Reproduce the entries shown below only from the line with "The Blender code" down to the line with "socket.default_value = (*value, 1.0)", keeping both end lines and copying each one exactly.
------------------------------------------------------------------------
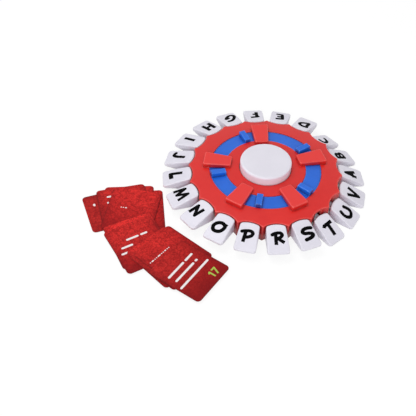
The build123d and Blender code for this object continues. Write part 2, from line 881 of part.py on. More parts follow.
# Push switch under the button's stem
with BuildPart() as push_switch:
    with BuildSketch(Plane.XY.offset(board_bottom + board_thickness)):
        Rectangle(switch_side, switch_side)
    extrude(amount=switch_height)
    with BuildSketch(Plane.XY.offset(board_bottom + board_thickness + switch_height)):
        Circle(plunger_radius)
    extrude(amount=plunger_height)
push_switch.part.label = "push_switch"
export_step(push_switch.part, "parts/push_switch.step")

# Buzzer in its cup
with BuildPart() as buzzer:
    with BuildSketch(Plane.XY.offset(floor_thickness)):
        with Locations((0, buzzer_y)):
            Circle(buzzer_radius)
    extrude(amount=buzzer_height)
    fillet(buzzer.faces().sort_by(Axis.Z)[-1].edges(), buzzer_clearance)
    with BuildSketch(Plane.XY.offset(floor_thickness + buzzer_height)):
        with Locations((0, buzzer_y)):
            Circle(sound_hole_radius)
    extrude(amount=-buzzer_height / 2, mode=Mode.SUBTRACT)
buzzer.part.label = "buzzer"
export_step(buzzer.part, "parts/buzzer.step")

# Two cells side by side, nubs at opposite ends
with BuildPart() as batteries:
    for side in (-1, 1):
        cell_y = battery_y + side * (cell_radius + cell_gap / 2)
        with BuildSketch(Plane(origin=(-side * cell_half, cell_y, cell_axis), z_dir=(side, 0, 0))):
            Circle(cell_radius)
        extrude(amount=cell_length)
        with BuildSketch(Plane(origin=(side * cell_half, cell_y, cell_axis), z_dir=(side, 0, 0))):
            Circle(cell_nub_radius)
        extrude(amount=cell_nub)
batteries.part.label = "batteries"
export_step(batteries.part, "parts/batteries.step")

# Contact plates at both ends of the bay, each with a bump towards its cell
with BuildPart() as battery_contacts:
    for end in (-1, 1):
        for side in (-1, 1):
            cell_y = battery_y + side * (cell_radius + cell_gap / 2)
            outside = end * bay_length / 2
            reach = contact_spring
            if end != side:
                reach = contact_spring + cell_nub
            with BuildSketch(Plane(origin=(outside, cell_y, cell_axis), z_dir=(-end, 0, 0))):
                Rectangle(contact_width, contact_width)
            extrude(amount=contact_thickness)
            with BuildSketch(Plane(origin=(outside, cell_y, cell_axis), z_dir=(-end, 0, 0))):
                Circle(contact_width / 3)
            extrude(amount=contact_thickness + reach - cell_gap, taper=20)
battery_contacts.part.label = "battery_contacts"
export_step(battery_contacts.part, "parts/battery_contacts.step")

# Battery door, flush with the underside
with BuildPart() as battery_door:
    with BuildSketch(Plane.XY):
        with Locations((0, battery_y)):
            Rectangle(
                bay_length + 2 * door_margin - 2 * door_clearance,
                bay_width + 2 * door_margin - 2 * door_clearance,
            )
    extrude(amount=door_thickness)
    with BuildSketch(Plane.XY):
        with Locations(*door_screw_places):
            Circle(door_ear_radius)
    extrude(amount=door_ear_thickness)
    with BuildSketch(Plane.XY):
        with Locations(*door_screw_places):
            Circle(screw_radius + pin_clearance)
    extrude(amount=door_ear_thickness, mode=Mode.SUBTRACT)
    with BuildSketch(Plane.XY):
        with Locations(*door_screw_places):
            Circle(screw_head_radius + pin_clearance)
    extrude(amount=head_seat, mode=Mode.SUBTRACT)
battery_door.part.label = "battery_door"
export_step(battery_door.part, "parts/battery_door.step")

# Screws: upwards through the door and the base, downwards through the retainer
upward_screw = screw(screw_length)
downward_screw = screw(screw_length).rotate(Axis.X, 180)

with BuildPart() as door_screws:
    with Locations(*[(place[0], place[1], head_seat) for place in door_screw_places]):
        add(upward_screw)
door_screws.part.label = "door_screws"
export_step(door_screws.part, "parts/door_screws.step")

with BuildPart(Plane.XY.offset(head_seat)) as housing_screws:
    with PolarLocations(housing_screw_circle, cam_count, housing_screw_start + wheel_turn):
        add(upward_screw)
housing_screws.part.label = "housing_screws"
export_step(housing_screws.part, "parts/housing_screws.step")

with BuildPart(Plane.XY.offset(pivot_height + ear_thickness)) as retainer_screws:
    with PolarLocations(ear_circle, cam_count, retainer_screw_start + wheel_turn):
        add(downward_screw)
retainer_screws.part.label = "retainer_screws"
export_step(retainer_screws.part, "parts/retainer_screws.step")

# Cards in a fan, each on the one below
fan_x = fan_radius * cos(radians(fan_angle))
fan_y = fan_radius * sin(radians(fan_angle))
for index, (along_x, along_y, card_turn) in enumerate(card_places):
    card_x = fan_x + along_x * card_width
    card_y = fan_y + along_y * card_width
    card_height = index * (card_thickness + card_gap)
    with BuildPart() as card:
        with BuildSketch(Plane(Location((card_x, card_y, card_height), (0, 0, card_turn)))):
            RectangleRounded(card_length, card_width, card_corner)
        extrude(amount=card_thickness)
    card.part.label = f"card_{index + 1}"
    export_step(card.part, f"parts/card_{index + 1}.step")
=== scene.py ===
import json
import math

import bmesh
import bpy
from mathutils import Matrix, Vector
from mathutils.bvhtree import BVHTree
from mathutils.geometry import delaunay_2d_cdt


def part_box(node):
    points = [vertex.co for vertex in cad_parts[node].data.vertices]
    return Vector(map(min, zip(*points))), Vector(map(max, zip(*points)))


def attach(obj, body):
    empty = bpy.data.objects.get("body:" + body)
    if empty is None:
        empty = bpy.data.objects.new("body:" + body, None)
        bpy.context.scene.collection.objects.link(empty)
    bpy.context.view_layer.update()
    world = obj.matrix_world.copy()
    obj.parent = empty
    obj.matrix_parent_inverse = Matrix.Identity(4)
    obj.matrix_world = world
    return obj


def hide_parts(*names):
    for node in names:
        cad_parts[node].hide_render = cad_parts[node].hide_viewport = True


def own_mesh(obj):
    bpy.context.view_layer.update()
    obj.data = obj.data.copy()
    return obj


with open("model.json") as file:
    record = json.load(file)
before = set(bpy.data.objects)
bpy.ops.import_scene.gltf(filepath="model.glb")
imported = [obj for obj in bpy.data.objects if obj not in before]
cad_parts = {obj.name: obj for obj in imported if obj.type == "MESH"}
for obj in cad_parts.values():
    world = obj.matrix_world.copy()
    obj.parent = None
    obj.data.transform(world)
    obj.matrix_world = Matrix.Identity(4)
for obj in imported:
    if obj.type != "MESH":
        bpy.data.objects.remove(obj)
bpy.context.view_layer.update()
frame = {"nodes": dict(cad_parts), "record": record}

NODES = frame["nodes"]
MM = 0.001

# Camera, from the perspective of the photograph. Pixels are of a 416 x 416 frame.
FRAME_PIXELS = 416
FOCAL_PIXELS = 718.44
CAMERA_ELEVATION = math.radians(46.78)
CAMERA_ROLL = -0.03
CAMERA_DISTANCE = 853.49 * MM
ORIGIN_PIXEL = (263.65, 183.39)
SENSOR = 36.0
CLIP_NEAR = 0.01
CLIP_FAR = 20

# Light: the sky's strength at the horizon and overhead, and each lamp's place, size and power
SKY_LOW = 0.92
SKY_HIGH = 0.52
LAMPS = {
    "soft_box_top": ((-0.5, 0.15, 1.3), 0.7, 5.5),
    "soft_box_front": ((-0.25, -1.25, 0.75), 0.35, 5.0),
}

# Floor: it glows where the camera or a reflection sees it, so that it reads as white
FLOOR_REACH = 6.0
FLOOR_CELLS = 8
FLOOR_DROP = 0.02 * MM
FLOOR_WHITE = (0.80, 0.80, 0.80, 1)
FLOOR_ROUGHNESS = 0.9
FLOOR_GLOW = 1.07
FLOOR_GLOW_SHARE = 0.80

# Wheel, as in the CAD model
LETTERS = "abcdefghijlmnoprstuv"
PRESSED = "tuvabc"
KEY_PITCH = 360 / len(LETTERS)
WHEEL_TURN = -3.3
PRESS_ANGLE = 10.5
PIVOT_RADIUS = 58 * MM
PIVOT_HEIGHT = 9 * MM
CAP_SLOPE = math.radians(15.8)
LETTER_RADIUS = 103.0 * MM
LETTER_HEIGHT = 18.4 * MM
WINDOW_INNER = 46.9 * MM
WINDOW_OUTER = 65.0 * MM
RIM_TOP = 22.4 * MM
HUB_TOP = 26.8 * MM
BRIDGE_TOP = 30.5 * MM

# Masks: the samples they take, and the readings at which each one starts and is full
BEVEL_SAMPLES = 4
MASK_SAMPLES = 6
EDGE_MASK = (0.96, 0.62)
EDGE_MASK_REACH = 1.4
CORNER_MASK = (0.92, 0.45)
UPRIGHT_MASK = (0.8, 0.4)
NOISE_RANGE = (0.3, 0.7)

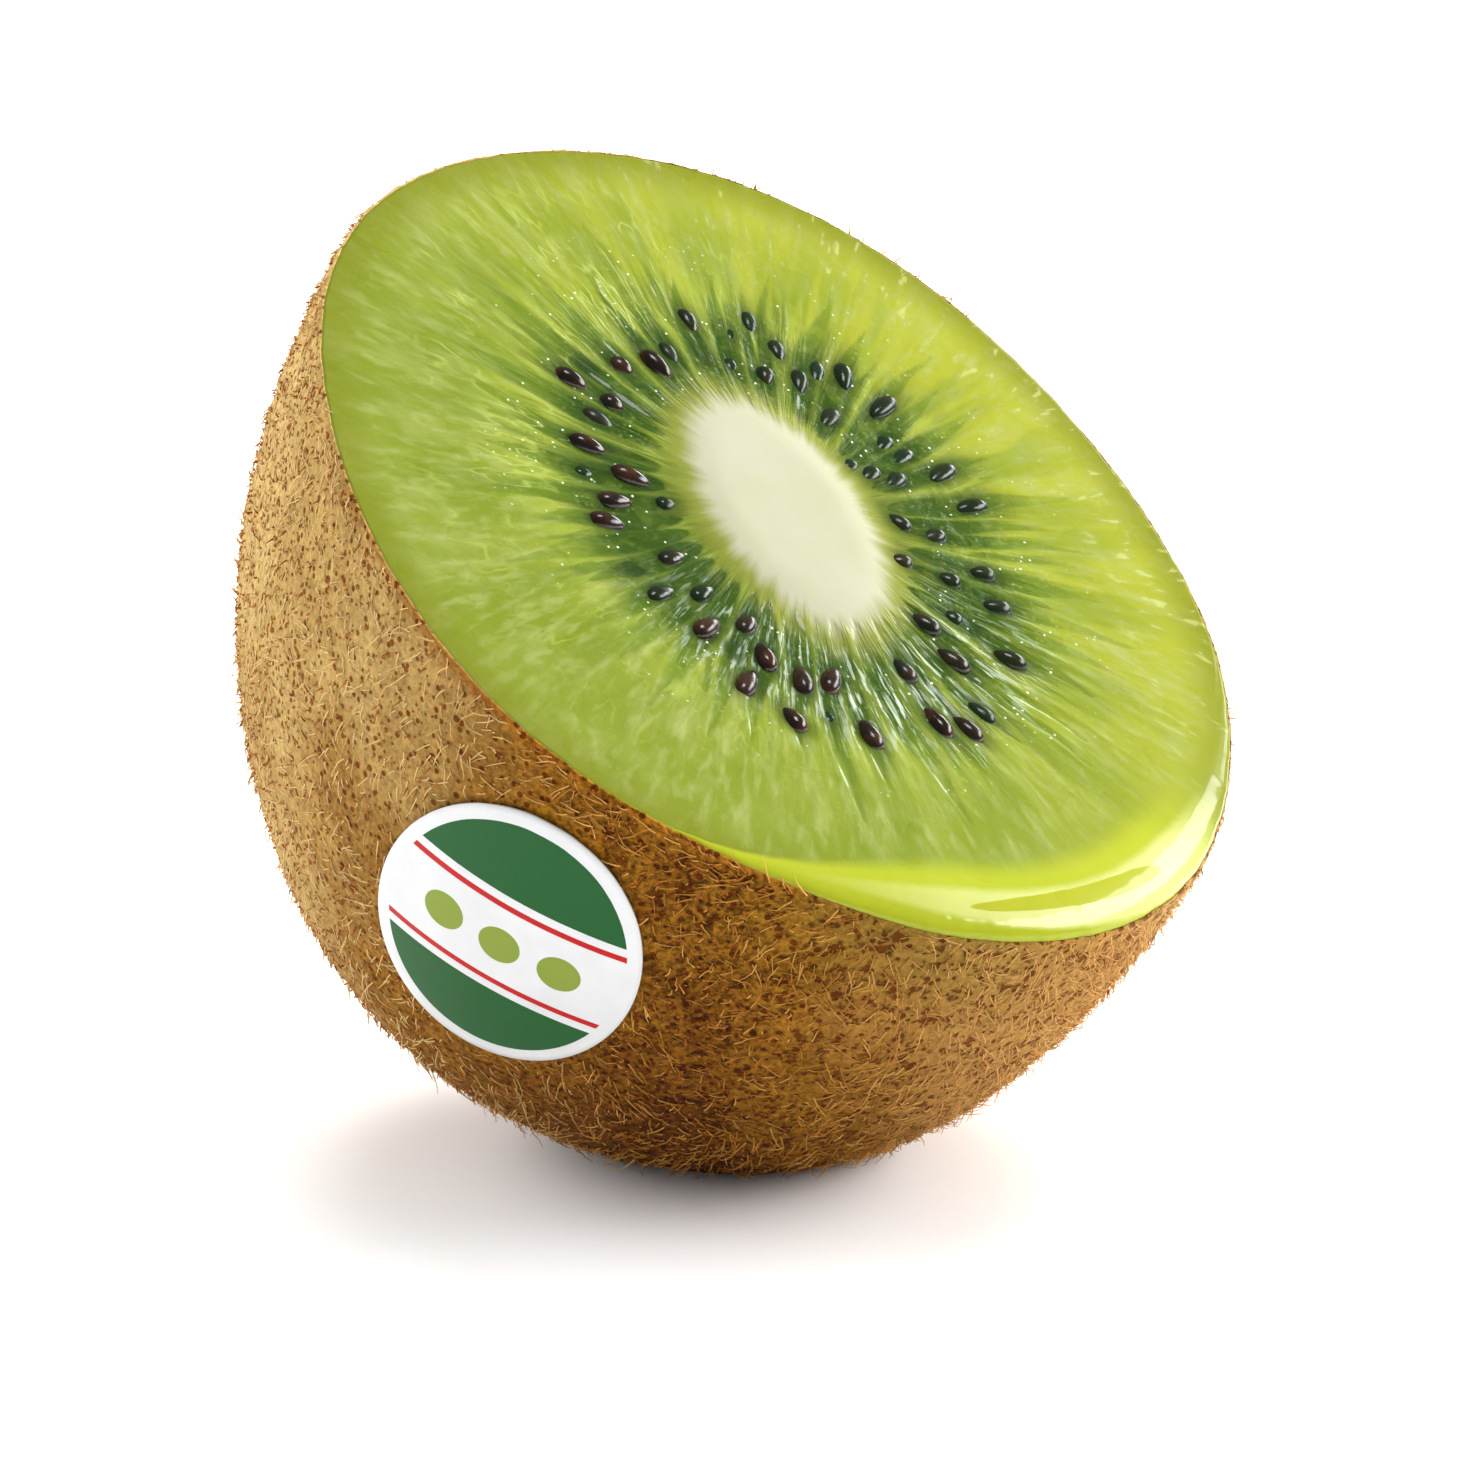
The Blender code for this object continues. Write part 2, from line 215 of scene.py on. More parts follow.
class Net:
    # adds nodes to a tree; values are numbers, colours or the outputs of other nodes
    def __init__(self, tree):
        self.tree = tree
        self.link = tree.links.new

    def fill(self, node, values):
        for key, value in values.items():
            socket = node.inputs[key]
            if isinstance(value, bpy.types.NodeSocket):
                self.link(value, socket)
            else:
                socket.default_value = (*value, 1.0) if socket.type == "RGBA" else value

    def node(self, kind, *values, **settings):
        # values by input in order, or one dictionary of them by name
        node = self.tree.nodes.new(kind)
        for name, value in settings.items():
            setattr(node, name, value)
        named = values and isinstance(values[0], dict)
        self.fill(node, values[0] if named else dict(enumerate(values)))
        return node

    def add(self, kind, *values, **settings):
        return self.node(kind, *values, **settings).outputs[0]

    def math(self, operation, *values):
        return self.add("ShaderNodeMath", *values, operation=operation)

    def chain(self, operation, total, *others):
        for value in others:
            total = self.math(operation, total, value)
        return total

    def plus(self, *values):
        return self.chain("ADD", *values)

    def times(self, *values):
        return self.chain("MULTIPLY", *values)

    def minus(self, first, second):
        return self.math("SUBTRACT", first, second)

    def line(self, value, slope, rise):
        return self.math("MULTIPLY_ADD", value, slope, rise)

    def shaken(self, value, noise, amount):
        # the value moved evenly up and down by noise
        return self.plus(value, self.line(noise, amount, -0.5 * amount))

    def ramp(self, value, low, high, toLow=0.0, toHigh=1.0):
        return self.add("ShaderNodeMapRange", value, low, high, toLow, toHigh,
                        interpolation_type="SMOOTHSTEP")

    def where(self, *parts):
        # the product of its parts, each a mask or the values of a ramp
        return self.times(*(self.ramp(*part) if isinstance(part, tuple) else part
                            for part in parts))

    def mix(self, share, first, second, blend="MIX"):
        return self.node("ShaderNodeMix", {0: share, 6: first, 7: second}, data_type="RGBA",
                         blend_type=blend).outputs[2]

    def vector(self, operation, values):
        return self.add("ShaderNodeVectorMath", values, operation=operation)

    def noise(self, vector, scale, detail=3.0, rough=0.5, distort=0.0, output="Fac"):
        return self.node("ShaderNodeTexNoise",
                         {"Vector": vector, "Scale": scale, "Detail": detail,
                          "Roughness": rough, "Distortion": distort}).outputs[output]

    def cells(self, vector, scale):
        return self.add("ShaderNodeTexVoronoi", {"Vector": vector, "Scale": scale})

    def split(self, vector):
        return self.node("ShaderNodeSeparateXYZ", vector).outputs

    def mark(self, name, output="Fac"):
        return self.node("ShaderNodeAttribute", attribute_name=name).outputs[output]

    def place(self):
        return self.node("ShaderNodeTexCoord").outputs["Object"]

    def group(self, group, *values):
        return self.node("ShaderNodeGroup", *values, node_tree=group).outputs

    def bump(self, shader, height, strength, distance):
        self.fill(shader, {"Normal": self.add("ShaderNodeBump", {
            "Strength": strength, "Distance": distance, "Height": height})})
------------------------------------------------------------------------
Expected answer -
The Blender code for this object continues. Write part 2, from line 215 of scene.py on. More parts follow.
class Net:
    # adds nodes to a tree; values are numbers, colours or the outputs of other nodes
    def __init__(self, tree):
        self.tree = tree
        self.link = tree.links.new

    def fill(self, node, values):
        for key, value in values.items():
            socket = node.inputs[key]
            if isinstance(value, bpy.types.NodeSocket):
                self.link(value, socket)
            else:
                socket.default_value = (*value, 1.0) if socket.type == "RGBA" else value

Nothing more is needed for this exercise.